At December 31, 2000 Fahnestock had approximately $1.1 billion under
management. The agreements under which the portfolios are managed on
behalf of institutions and other investors generally provide for termination by
either party at any time.

ADMINISTRATION AND OPERATIONS

Administration and operations personnel are responsible for the processing
of securities transactions; the receipt, identification and delivery of funds
and securities; the maintenance of internal financial controls; accounting
functions; custody of customers' securities; the handling of margin accounts
for Fahnestock and its correspondents; and general office services.
Fahnestock employs approximately 218 persons in its administration and
operations departments at its head office and approximately 58 people in
its administration and operations departments in Detroit.
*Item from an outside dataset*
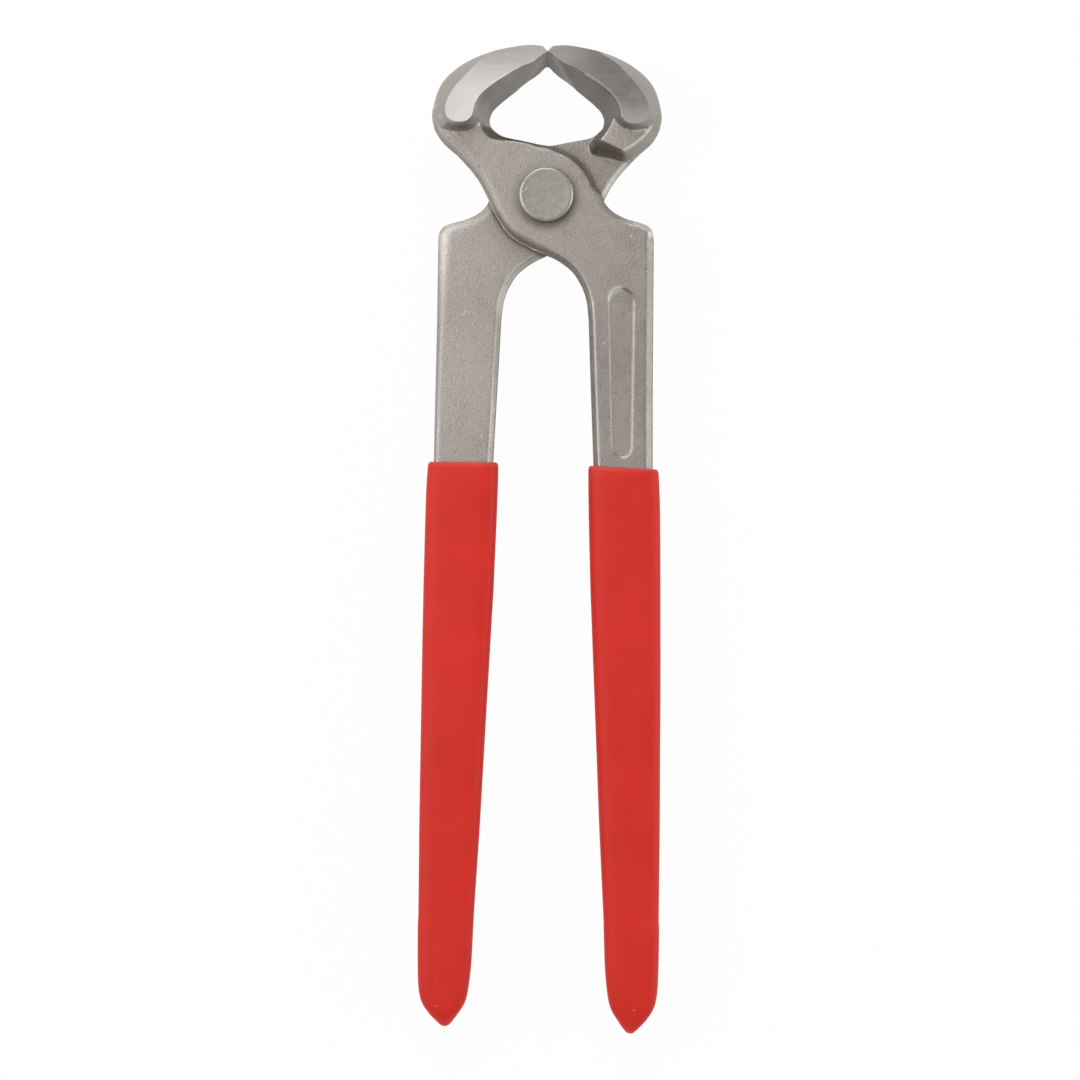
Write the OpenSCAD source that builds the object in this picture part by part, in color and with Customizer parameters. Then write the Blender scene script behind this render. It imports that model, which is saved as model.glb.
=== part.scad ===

There is considerable fluctuation during any year and from year to year in
the volume of transactions Fahnestock must process. Fahnestock records
transactions and posts its books on a daily basis. Operations personnel
monitor day-to-day operations to assure compliance with applicable laws,
rules and regulations. Failure to keep current and accurate books and
records can render Fahnestock liable for disciplinary action by
governmental and self-regulatory organizations.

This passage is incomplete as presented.